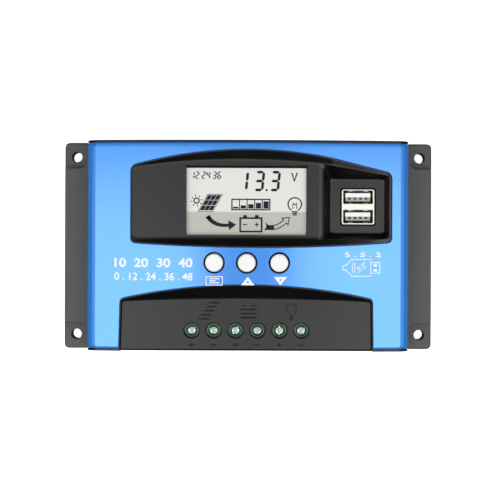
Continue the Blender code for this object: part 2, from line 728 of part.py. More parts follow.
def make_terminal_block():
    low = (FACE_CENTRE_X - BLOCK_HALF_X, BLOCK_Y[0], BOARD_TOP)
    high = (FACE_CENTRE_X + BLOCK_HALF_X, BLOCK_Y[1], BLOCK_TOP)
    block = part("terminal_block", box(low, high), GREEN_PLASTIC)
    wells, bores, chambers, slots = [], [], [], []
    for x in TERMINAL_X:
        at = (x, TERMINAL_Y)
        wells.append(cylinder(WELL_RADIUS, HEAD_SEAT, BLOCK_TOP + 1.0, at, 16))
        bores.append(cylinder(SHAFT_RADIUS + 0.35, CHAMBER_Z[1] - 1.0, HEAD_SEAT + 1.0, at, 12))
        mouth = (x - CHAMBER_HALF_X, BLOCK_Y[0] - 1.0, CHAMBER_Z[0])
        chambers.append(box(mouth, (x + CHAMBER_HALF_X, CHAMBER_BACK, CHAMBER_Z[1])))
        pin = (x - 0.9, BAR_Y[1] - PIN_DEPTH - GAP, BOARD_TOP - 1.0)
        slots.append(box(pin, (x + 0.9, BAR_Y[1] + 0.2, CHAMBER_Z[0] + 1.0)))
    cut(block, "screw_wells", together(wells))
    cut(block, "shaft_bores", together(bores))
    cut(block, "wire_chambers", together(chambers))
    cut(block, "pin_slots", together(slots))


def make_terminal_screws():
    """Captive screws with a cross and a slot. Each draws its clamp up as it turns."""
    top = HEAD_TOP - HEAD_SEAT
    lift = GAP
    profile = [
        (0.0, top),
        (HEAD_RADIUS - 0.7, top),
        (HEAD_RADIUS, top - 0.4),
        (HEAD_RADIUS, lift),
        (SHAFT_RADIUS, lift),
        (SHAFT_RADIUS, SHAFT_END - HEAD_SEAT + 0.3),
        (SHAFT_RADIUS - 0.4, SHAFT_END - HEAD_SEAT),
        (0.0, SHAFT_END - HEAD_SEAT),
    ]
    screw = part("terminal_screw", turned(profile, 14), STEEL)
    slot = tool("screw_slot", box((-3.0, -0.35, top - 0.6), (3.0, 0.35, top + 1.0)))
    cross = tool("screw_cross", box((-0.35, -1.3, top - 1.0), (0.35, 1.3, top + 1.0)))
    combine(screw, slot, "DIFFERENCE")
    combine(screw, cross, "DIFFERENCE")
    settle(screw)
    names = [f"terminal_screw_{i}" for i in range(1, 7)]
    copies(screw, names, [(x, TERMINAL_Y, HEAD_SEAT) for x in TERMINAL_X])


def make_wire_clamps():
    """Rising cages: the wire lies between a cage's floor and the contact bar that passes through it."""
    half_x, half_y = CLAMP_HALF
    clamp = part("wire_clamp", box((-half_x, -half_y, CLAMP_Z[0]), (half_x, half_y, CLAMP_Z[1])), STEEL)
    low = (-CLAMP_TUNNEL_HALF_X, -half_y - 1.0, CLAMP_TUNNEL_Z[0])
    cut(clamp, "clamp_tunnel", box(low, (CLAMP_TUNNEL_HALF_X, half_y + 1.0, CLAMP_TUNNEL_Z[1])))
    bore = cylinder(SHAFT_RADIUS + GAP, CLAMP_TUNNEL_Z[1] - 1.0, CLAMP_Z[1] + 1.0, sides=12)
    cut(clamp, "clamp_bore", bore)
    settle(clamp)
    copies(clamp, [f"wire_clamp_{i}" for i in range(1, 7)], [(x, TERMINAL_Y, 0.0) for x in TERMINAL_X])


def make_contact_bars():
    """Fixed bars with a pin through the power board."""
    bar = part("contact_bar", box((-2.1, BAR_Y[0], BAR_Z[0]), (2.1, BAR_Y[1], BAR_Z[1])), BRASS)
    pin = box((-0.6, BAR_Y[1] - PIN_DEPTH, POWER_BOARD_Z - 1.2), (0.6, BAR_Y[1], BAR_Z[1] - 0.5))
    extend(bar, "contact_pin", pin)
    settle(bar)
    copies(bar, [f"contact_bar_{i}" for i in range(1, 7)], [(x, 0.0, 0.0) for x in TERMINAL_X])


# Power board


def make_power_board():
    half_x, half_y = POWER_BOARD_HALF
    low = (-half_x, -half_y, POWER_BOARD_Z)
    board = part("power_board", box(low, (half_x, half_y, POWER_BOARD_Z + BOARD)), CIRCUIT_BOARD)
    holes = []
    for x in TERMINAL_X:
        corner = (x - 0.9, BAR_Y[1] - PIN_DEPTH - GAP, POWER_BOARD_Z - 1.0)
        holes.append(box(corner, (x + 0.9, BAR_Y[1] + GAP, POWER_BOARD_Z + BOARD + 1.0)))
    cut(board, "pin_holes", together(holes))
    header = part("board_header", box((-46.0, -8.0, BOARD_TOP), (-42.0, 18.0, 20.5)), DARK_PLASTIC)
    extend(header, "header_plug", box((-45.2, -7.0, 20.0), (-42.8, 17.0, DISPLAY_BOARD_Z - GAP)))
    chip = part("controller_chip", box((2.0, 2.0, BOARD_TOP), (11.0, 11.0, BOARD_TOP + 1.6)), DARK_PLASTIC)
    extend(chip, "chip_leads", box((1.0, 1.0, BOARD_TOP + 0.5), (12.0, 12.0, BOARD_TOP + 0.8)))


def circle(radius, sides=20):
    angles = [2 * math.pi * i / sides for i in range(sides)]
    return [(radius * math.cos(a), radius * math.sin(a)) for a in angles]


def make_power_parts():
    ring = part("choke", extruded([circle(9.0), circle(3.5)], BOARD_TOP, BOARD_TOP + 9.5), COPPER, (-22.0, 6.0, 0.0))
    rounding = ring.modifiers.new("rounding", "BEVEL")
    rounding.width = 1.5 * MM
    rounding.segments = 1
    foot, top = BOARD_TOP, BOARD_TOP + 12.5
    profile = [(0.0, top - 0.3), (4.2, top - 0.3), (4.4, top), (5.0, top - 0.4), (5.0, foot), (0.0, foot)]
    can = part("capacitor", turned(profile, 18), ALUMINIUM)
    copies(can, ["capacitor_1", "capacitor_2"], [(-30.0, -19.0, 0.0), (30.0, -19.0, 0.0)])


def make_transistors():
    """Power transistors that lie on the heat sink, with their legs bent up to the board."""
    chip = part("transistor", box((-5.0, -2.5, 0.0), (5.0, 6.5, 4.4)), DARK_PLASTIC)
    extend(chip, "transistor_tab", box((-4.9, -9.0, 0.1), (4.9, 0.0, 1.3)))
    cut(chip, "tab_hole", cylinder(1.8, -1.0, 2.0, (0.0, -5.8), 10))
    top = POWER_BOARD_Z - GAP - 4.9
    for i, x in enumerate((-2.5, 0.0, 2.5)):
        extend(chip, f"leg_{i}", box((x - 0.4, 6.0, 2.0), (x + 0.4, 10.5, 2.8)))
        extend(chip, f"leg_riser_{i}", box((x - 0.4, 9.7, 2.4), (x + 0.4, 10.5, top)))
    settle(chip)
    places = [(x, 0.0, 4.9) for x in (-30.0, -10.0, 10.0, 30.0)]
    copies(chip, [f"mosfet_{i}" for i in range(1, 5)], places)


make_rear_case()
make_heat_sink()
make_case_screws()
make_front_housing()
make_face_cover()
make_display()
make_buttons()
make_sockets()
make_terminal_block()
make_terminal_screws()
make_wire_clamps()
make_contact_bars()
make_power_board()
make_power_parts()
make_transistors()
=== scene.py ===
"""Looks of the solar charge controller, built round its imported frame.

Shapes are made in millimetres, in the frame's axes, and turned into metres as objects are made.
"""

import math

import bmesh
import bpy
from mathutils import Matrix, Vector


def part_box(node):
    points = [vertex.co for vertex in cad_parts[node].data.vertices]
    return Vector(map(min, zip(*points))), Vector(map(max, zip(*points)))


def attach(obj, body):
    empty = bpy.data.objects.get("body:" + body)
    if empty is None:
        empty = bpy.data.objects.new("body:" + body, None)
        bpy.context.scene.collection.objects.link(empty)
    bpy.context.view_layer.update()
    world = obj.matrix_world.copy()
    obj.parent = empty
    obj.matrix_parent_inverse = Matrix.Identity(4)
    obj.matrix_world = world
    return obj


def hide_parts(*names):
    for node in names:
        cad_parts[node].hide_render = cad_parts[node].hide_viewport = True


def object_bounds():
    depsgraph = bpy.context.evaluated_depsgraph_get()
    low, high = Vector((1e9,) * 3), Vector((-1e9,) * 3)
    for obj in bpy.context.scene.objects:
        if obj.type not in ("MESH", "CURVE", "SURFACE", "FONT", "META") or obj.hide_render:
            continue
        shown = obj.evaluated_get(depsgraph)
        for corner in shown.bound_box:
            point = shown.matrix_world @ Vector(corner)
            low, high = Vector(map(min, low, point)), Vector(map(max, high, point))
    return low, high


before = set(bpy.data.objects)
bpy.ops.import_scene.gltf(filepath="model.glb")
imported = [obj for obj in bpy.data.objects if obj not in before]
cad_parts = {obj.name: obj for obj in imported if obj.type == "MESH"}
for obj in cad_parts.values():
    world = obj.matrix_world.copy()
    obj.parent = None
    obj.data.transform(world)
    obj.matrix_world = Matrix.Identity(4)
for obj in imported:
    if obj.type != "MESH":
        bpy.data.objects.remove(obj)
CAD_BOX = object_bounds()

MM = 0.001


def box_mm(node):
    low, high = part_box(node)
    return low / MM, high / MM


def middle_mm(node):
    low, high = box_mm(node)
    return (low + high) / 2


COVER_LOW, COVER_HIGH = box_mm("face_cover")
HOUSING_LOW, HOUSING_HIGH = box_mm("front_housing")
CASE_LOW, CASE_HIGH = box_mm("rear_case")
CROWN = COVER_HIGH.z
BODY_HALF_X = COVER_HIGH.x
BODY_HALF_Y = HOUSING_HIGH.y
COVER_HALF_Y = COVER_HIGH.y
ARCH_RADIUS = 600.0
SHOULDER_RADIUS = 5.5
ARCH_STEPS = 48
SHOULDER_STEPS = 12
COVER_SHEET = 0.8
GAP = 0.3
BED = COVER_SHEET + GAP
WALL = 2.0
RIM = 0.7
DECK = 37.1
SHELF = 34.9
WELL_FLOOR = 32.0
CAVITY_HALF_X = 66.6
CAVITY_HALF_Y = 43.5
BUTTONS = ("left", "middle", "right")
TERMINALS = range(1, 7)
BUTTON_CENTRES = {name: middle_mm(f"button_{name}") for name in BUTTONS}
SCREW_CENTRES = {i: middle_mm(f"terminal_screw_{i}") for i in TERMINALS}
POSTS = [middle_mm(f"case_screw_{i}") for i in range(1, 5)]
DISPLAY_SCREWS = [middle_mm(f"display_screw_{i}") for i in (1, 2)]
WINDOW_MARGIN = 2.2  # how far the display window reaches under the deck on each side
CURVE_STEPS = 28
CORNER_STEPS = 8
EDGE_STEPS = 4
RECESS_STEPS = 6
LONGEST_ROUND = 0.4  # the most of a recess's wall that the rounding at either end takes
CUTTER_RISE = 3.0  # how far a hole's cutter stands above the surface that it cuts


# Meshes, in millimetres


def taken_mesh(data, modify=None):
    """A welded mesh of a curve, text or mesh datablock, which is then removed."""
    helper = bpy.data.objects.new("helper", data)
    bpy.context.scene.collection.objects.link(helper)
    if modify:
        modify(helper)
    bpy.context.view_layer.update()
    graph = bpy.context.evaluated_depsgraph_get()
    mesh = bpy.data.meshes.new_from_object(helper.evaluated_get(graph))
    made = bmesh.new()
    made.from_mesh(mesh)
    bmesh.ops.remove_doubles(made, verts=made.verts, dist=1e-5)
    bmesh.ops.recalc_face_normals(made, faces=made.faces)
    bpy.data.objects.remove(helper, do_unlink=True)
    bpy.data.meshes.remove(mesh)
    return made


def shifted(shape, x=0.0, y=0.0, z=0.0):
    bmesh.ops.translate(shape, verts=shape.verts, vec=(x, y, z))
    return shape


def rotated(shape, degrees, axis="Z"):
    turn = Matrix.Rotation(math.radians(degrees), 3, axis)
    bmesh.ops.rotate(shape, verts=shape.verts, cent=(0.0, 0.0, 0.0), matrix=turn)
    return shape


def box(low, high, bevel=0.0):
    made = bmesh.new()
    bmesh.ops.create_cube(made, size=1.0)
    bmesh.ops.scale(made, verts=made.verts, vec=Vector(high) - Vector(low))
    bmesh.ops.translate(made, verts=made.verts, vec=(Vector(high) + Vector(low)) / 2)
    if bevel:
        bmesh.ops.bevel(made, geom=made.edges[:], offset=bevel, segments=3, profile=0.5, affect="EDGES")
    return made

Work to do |
Beginning at the first line above, repeat exactly until the line containing "copies(screw, names, [(x, TERMINAL_Y, HEAD_SEAT)", which is included.

The result |
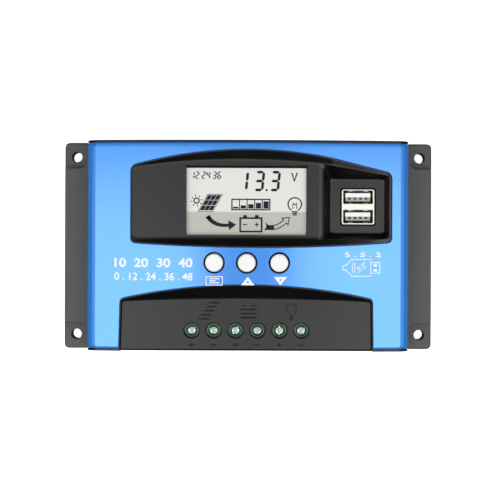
Continue the Blender code for this object: part 2, from line 728 of part.py. More parts follow.
def make_terminal_block():
    low = (FACE_CENTRE_X - BLOCK_HALF_X, BLOCK_Y[0], BOARD_TOP)
    high = (FACE_CENTRE_X + BLOCK_HALF_X, BLOCK_Y[1], BLOCK_TOP)
    block = part("terminal_block", box(low, high), GREEN_PLASTIC)
    wells, bores, chambers, slots = [], [], [], []
    for x in TERMINAL_X:
        at = (x, TERMINAL_Y)
        wells.append(cylinder(WELL_RADIUS, HEAD_SEAT, BLOCK_TOP + 1.0, at, 16))
        bores.append(cylinder(SHAFT_RADIUS + 0.35, CHAMBER_Z[1] - 1.0, HEAD_SEAT + 1.0, at, 12))
        mouth = (x - CHAMBER_HALF_X, BLOCK_Y[0] - 1.0, CHAMBER_Z[0])
        chambers.append(box(mouth, (x + CHAMBER_HALF_X, CHAMBER_BACK, CHAMBER_Z[1])))
        pin = (x - 0.9, BAR_Y[1] - PIN_DEPTH - GAP, BOARD_TOP - 1.0)
        slots.append(box(pin, (x + 0.9, BAR_Y[1] + 0.2, CHAMBER_Z[0] + 1.0)))
    cut(block, "screw_wells", together(wells))
    cut(block, "shaft_bores", together(bores))
    cut(block, "wire_chambers", together(chambers))
    cut(block, "pin_slots", together(slots))


def make_terminal_screws():
    """Captive screws with a cross and a slot. Each draws its clamp up as it turns."""
    top = HEAD_TOP - HEAD_SEAT
    lift = GAP
    profile = [
        (0.0, top),
        (HEAD_RADIUS - 0.7, top),
        (HEAD_RADIUS, top - 0.4),
        (HEAD_RADIUS, lift),
        (SHAFT_RADIUS, lift),
        (SHAFT_RADIUS, SHAFT_END - HEAD_SEAT + 0.3),
        (SHAFT_RADIUS - 0.4, SHAFT_END - HEAD_SEAT),
        (0.0, SHAFT_END - HEAD_SEAT),
    ]
    screw = part("terminal_screw", turned(profile, 14), STEEL)
    slot = tool("screw_slot", box((-3.0, -0.35, top - 0.6), (3.0, 0.35, top + 1.0)))
    cross = tool("screw_cross", box((-0.35, -1.3, top - 1.0), (0.35, 1.3, top + 1.0)))
    combine(screw, slot, "DIFFERENCE")
    combine(screw, cross, "DIFFERENCE")
    settle(screw)
    names = [f"terminal_screw_{i}" for i in range(1, 7)]
    copies(screw, names, [(x, TERMINAL_Y, HEAD_SEAT) for x in TERMINAL_X])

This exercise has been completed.